The title character, in case you don’t recall, suffers from what flashback-tiny Dory adorably describes as “short-term remembery loss.” This obviously provides challenges for Dory, as she can’t remember names or faces, how to get home or what dangers lurk in the ocean. According to Darwin, she should be dead. According to her parents, Darwin can take a flying leap. They start figuring out ways that will allow Dory to function in the larger world, such as making up rhymes (“When we see the undertow/we say, ‘Don’t go!’ ”). One thing they don’t do is try to fix her. She doesn’t need to be fixed; this is how Dory is.

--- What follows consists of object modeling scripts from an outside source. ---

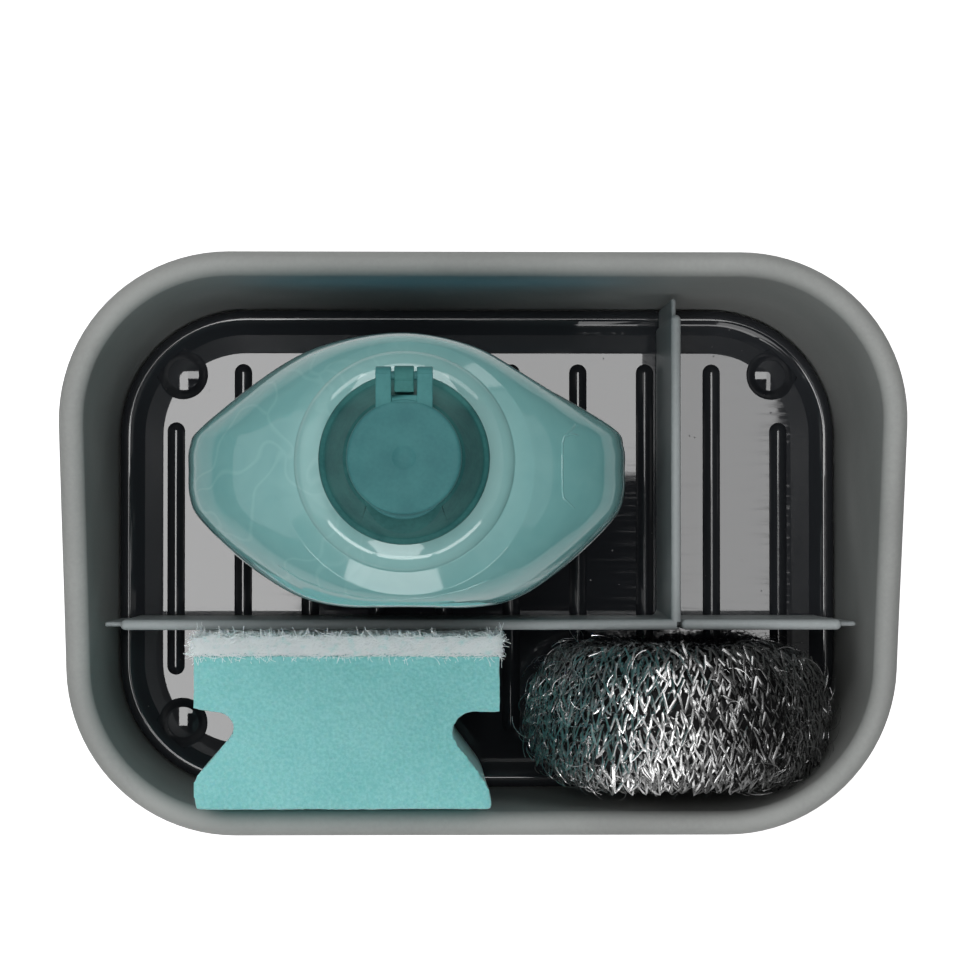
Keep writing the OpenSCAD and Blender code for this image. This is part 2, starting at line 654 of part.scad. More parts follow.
// Outline of the sponge's right half: shares of half its width less the grip's depth, and of its
// thickness from the scouring side
grip_start_share = 0.445;
grip_deep_share = 0.535;
grip_end_share = 0.8;
sponge_toe_share = 0.975;
sponge_t = sponge_back_y - sponge_front_y;
grip_r = 3;
module sponge_outline() {
    half = sponge_w / 2;
    start_y = -grip_start_share * sponge_t;
    deep_y = -grip_deep_share * sponge_t;
    end_y = -grip_end_share * sponge_t;
    difference() {
        translate([-half, -sponge_t]) square([sponge_w, sponge_t]);
        for (side = [-1, 1]) scale_x(side) {
            translate([half - grip_depth + grip_r, start_y - grip_r]) circle(r = grip_r);
            polygon([
                [half - grip_depth + grip_r, start_y], [half + cut, start_y], [half + cut, end_y],
                [half * sponge_toe_share, end_y], [half - grip_depth, deep_y - grip_r / 2],
                [half - grip_depth, start_y - grip_r]
            ]);
            polygon([[half * sponge_toe_share, end_y], [half + cut, end_y], [half + cut, -sponge_t - cut],
                [half * sponge_toe_share, -sponge_t - cut]]);
        }
    }
}
module scale_x(side) {
    if (side > 0) children();
    else mirror([1, 0]) children();
}

module sponge_slice(from, to) {
    translate([sponge_left_x + sponge_w / 2, sponge_back_y, rib_top_z])
    linear_extrude(height = sponge_h)
    intersection() {
        sponge_outline();
        translate([-sponge_w, -to]) square([2 * sponge_w, to - from]);
    }
}

module sponge_foam() {
    color([0.45, 0.75, 0.73]) sponge_slice(scour_t, sponge_t + cut);
}

module scour_pad() {
    color([0.8, 0.86, 0.87]) sponge_slice(-cut, scour_t);
}

// Half section of the scourer: shares of its radius, and of half its thickness
scourer_shares = [[0, 0.5], [0.12, 0.56], [0.25, 0.78], [0.38, 0.94], [0.52, 1], [0.66, 0.93], [0.76, 0.82],
    [0.84, 0.7], [0.9, 0.57], [0.95, 0.42], [0.985, 0.25], [1, 0.08]];
module steel_scourer() {
    last = len(scourer_shares) - 1;
    color([0.62, 0.63, 0.64])
    difference() {
        translate([scourer_x, scourer_y, rib_top_z + scourer_r - scourer_squash])
            rotate([90, 0, 0]) rotate_extrude()
            polygon(concat(
                [for (s = scourer_shares) [s[0] * scourer_r, s[1] * scourer_t / 2]],
                [for (i = [last:-1:0]) [scourer_shares[i][0] * scourer_r, -scourer_shares[i][1] * scourer_t / 2]]
            ));
        translate([scourer_x - scourer_r, scourer_y - scourer_t, rib_top_z - scourer_r])
            cube([2 * scourer_r, 2 * scourer_t, scourer_r]);
    }
}

tub();
foot(-1, -1);  // foot_front_left
foot(1, -1);  // foot_front_right
foot(-1, 1);  // foot_back_left
foot(1, 1);  // foot_back_right
drip_tray();
corner_divider();
side_divider();
bottle();
soap_fill();
neck_seal();
cap_base();
flip_lid();
sponge_foam();
scour_pad();
steel_scourer();
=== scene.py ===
# %% [markdown]
# # A sink caddy with a soap bottle, a sponge and a steel scourer
#
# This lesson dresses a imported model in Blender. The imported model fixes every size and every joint, and
# the cells below give each piece its finished shape and surface. Lengths are written in millimetres and
# turned into metres in one place. X runs to the right, Y to the back and Z up.

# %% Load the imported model
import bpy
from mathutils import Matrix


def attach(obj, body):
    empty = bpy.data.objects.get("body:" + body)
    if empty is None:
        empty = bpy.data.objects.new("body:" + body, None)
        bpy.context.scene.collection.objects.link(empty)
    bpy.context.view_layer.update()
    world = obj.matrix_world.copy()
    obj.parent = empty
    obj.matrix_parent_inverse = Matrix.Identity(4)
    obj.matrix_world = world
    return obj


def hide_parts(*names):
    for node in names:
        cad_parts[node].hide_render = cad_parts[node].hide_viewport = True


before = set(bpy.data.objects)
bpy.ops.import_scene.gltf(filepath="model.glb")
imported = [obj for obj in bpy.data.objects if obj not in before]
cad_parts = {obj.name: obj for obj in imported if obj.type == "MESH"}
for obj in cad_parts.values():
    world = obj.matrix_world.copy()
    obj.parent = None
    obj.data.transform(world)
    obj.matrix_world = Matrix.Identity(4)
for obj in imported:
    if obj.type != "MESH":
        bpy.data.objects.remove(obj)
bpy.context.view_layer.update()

print("packed nodes:", len(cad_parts))

# %% [markdown]
# ## Helpers for shaping
#
# A modeller starts each piece from a primitive, works in edit mode and applies the modifiers at the end.
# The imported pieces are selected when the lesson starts, so each step first deselects everything.
# Many pieces here are stacks of rings: a bottle, a tub and a cap are all drawn out of one circle whose
# edge is extruded ring by ring. A spin would only make round pieces, and the tub and the bottle aren't.

# %% Deselect, settle and draw out rings
import math
import random

import bmesh
import bpy
import numpy as np
from mathutils import Matrix, Vector, noise

MM = 0.001


def deselect():
    if bpy.context.object and bpy.context.object.mode != "OBJECT":
        bpy.ops.object.mode_set(mode="OBJECT")
    bpy.ops.object.select_all(action="DESELECT")


def pick(piece):
    """Makes one piece the only selected and active one."""
    deselect()
    piece.select_set(True)
    bpy.context.view_layer.objects.active = piece


def settle(piece, name):
    """Moves the piece's place into its mesh, so that its object sits at the origin."""
    pick(piece)
    bpy.ops.object.transform_apply(location=True, rotation=True, scale=True)
    piece.name = name
    piece.data.name = name
    return piece


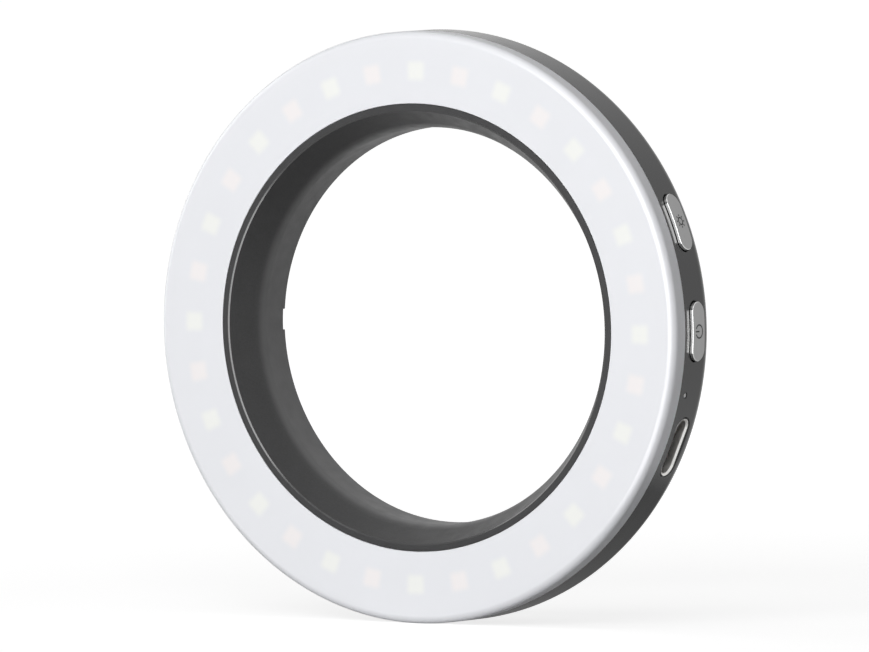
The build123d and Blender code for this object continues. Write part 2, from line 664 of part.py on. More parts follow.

Parents raising children with special needs often get crap — sneers in the line at Target when a kid with SPD can’t handle the lights and the colors and the beep-beep-beeps, critiques from the grandma who insists that only parents who don’t know how to discipline their kids resort to medicine. Those people should be strapped to a chair “Clockwork Orange”-style and forced to watch “Finding Dory,” because it shows, clearer than anything I’ve ever seen, how important adaptive learning strategies are.
The systems and support that Dory’s parents provide are specific to Dory — not only are they unnecessary for most fish, they might not work for another fish with remembery loss. But the provisions don’t coddle her and they don’t hold her back; they are built for her so that she can succeed in a world that is most definitely not built for her. That’s important for Dory, of course, but they also benefit the world in which she lives, because now others get to know her. Dory is good and kind and funny, and if her parents hadn’t figured out a way to build her a path into the larger ocean, the ocean would be the worse for it.
Plenty of parents of kids with special needs won’t get to see “Finding Dory” in the theater; some kids can’t take the stimulation, and finding a sitter who understands how to make mac and cheese the right way, no, the RIGHT WAY, THE RIGHT WAY can be tough. To them I say: It’s OK. “Finding Dory” will come out for home viewing, and it’ll make you realize just how on the right path you are. Until then, just keep swimming.